The newly released Inbox by Gmail has only been out a short while, and although it can be downloaded from the Play Store by pretty much everyone, using the app requires an invite at this point in time. Google is doing their own rounds of sending out waves of invites, they also tossed out three invites each to existing Inbox users to hand out to friends, family, or generally anyone. Email has become an important part of the day for many of us, but no matter how much we strive to reach inbox zero, or how often we check our inboxes to stay as up to date as possible so we don’t get backed up, email can still feel a little overwhelming at times. Google has attempted to attack this issue head on with Inbox.
Inbox just might be the best email client you’ll ever use, and there are numerous reasons as to why. The first is that its main goal is to help you manage your emails and tasks more with a streamlined approach. Yes, Inbox has a more task driven focus to it, and this is evident by the “set reminders” feature that is embedded within the application. When you set a reminder within Inbox, it throws the reminder to the top of the pile so you’ll see it easily. It can be filtered down the list as new emails come in, but you’ll easily notice it even if you have to scroll down a bit. As someone who spends quite a bit of time checking their email throughout the day, it can be extremely useful to have a visual reminder for something important that you have to do by having the capability to post a reminder inside of your inbox. If you use email often, this feature might become your best friend.
While Inbox’s makeup automatically feeds you your incoming emails in the most reasonable way possible, there is still a layer of customization to the way things are listed so you if you value a little more control, that hasn’t gone away here. Inbox will attempt to filter any incoming emails into the appropriate “bundles,” which are like tags. This is already infinitely more useful than the normal Gmail inbox, as Gmail has it set up to filter emails that are viewed as “primary,” “social,” or “Promos.” Inbox has all of this and takes things many steps further, by giving you numerous different bundles for stuff like social, promos, travel, forums, updates, finances, and purchases. These bundles are all listed inside of the inbox, tucked away in what feels like a forum with numerous threads. As you tap on any one bundle, you’ll find all the associated emails within, just you like you would with a forum for a specific device and all the threads posted within that forum that relate to it. You can move emails to different bundles too. If you get an email that comes in under promos but for example, you feel it should be placed under another bundle name, you can move it(you can also create your own bundle categories)and from that point on any incoming emails from that particular sender will be filtered into the bundle you designate. These are really useful features, but this is just the tip of the iceberg.

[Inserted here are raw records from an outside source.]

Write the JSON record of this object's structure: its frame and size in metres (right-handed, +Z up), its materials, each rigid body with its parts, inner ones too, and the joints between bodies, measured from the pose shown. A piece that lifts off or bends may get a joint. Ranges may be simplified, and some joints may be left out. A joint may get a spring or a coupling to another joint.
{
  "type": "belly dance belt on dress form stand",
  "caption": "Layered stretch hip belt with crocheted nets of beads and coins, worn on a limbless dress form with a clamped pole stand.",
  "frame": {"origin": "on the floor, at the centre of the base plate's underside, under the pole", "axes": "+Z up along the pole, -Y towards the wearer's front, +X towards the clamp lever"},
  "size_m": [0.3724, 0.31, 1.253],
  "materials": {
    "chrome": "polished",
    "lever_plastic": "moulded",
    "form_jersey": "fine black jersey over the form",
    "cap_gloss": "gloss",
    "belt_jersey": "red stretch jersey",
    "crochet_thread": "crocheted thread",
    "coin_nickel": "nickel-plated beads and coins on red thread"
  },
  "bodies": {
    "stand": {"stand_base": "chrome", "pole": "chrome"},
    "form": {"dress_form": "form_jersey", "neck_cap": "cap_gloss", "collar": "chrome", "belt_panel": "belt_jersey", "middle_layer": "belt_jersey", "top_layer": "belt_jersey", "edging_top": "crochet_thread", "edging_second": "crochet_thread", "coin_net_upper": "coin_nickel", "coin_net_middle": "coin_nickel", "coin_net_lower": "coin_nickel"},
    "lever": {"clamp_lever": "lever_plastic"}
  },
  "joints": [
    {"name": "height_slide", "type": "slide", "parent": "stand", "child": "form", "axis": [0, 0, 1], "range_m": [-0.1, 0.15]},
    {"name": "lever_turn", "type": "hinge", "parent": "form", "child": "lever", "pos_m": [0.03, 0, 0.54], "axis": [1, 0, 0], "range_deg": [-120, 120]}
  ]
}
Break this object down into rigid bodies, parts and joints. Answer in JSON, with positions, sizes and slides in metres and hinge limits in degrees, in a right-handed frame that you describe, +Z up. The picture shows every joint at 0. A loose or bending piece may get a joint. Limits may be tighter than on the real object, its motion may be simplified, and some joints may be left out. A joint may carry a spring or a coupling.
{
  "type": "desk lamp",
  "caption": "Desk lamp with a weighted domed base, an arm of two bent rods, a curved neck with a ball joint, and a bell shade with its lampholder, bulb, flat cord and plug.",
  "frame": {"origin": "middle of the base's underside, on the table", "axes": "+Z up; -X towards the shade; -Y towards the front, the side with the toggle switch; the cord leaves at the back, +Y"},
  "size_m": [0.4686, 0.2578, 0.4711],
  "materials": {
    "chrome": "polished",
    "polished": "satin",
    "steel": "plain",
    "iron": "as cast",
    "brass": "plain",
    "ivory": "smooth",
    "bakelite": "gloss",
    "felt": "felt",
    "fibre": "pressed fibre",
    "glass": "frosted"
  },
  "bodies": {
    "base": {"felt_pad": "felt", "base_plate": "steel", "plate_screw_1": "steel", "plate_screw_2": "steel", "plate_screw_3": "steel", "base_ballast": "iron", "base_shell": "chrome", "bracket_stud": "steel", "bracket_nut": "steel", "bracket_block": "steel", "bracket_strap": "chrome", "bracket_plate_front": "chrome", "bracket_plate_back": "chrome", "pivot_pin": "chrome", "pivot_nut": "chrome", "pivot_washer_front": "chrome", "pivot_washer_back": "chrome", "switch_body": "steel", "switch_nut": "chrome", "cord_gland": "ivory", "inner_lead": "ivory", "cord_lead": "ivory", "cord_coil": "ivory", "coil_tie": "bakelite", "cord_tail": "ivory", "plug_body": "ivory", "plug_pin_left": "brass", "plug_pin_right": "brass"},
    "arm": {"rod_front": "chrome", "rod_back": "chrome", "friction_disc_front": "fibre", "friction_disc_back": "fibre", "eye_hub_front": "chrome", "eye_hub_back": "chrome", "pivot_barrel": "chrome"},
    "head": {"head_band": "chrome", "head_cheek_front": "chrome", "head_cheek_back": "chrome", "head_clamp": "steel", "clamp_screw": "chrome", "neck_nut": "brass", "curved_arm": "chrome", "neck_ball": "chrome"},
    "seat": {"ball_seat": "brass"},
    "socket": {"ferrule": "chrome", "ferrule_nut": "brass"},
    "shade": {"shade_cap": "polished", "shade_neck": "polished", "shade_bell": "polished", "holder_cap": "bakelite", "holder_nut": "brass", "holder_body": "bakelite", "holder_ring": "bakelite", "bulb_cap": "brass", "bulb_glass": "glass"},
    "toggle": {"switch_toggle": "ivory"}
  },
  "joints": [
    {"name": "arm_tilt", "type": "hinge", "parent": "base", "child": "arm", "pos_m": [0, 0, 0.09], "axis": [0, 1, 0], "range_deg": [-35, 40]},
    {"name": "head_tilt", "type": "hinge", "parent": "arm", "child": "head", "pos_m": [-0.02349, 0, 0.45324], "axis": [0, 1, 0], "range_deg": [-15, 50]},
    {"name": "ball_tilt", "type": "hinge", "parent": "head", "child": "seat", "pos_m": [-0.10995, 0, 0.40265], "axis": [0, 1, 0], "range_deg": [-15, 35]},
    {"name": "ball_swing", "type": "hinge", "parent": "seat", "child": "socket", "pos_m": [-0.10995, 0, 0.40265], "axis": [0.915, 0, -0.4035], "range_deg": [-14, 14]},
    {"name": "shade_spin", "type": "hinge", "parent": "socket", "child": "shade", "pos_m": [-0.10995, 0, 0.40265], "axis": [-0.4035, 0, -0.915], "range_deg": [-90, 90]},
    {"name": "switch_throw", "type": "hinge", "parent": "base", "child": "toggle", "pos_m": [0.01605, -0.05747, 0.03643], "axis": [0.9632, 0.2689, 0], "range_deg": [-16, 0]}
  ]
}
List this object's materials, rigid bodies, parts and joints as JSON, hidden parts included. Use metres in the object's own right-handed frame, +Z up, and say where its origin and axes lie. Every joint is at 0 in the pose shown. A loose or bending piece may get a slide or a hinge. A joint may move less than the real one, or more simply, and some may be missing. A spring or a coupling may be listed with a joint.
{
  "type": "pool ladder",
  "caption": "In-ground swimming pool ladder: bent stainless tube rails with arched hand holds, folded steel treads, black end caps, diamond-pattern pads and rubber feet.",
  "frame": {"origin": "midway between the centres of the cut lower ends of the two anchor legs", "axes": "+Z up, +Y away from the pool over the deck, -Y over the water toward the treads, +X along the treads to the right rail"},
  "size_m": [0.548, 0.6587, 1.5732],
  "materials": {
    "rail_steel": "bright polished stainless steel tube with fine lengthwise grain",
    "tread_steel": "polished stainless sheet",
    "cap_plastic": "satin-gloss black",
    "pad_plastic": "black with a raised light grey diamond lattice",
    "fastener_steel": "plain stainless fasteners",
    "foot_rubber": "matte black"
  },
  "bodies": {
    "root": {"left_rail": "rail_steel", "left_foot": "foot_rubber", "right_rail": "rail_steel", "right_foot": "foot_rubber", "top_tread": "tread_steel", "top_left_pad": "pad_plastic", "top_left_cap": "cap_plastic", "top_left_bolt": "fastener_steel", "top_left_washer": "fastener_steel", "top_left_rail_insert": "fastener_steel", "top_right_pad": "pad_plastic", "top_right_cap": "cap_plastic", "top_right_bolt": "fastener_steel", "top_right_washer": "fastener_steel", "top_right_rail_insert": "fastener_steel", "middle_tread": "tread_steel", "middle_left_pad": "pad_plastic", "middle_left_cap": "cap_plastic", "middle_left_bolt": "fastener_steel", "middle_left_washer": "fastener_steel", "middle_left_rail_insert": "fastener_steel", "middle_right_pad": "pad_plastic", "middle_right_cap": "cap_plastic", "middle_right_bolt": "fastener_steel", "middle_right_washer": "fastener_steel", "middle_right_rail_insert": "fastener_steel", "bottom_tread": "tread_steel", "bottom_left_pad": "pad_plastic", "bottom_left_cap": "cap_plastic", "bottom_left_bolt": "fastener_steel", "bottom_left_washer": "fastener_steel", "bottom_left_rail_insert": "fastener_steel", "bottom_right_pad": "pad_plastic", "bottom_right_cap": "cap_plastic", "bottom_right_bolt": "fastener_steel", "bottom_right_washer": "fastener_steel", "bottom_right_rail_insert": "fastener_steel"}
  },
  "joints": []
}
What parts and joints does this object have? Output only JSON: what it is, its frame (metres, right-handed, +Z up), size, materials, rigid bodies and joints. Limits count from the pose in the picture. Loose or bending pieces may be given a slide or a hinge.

One of Inboxes best features, in fact, i’d go so far as to say it is the best feature, is the capability to snooze emails. There are plenty of times where I get important emails that comes in that don’t need my immediate attention. If I don’t take care of them right then and there however, there is a possibility that I’ll forget about them. I might not need to check these emails for days, which increases that chance. With the snooze feature, which you swipe left on the email to access, this becomes a non-issue as I can simply take a minute to figure out when I would like to be notified about the specific email, and then set that time and date. You can select to be notified later that day, later that week, or you can customize the snooze timer and set a specific day and time of day if it’s something more like 3 weeks out. Google has even implemented the ability to snooze an email based off of location, so if you’re riding your bike to the coffeeshop downtown and something important comes in just before you leave, you can snooze it to notify you once you reach your designated area, and once Inbox can verify the location you set as you arrive, you’ll get another notification. Neat, right?
There are many other useful features that make Inbox better than any other email client, that isn’t to say that it isn’t without its faults. There are a few things that could make it a touch better, and hopefully Google is working on those things. The first is one that hit home for me personally. Right now, Inbox doesn’t support Google Apps accounts, so if you have a work or university email that uses Gmail through Google Apps, Inbox will not filter those emails in at this time. This is likely due to the fact that Google is still working on Inbox and is planning on making things the best that they absolutely can be before they start to allow school and business accounts access, which is understandable.Still, it is a drawback, and because of it I am having to manage Inbox and Gmail to monitor both my personal and my work account.
There is no swipe to delete like within Gmail, which was a nice feature and made for quick transfers of unwanted emails to the trash bin, but this is because Inbox has opted to have the done folder by swiping to the right, and the snooze feature by swiping to the left, instead of having delete and archive. An even trade off I would say. You can send things to the done folder, and once there, you can send anything in the done folder to the bin, which is essentially your trash. You can also individually enter each email after entering into your desired bundle, and access the three dot button for a “move to bin” option. While the swipe to delete was nice, moving things to the trash is still quick as you can long press each individual email and get the same results. Inbox may have a couple minor setbacks, but they are far outweighed by all the beneficial functions that come along for the ride. If you have a chance to check out Inbox, I highly recommend giving it a try.